The fund has yet to recover those lost assets. But "I think you learn from your mistakes, and I think that's one of the reasons people like having experienced portfolio managers," Deane said.

When wrong, "you get your head pounded off for a little bit," he said, but "you change your opinion."

When right, he produces sparkling returns, well ahead of the pack.

Thinking that the market had taken a beating in 1999, Deane began buying long at the beginning of 2000, getting prepared for what he thought would be a bull market in bonds. His Managed Municipals fund came out of the fray ranked fourth in the Lipper data by year-end, returning 15.6%.

"You have to have, number one, the courage of your own convictions," he said. "Number two, you have to have the patience to let the market do what it's got to do."

Skill number two is coming in handy for Deane this year.

The Managed Municipals fund is so far not living up to its top long-term rankings.

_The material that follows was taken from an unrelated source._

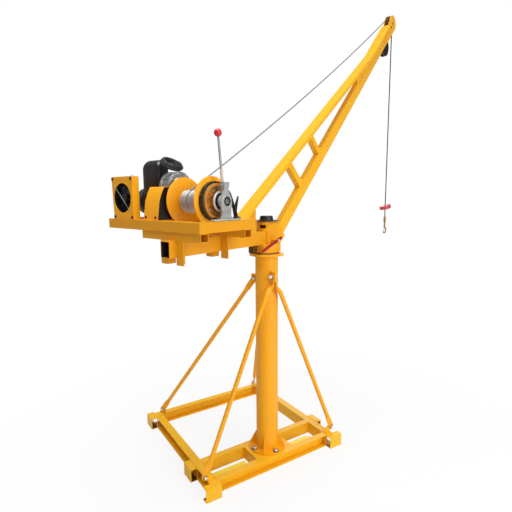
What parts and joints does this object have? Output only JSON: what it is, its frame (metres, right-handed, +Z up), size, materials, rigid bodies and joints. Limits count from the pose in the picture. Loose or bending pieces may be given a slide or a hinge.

During mid-June, the fund was ranked 95, according to Lipper, with the A-class shares returning only 1.94%, behind its peer group average of 2.31%.

But Deane, who is positive on the bond market, said he believes it has priced in too much economic optimism.

"I think before it's all over, you're going to get a very nice rally in bonds, probably into the fall of this year, spurred by at least one or two more drops in rates from the Federal Reserve Board ," he said. "If I think there's an opportunity to position ourselves for the next six months, I'm going to take that opportunity. I think the economy will recover, but I think it will take a little bit longer than people are hoping or anticipating."

As a result, he is keeping an average life of about 21 years right now. He is trying to keep the portfolio very high grade, mostly in plain-vanilla water and sewer bonds and general obligations. "We bought a lot of GOs, actually, in the last few months."

No one should be caught off-guard when a new rally sets in and the Managed Muni fund is back at the top of the pack. After all, the firm gave ample warning in its marketing materials.

"Don't be taken in by Joe's cool demeanor," his ad cautions. "Behind this muni maven's conservative facade lurks the heart of a true warrior."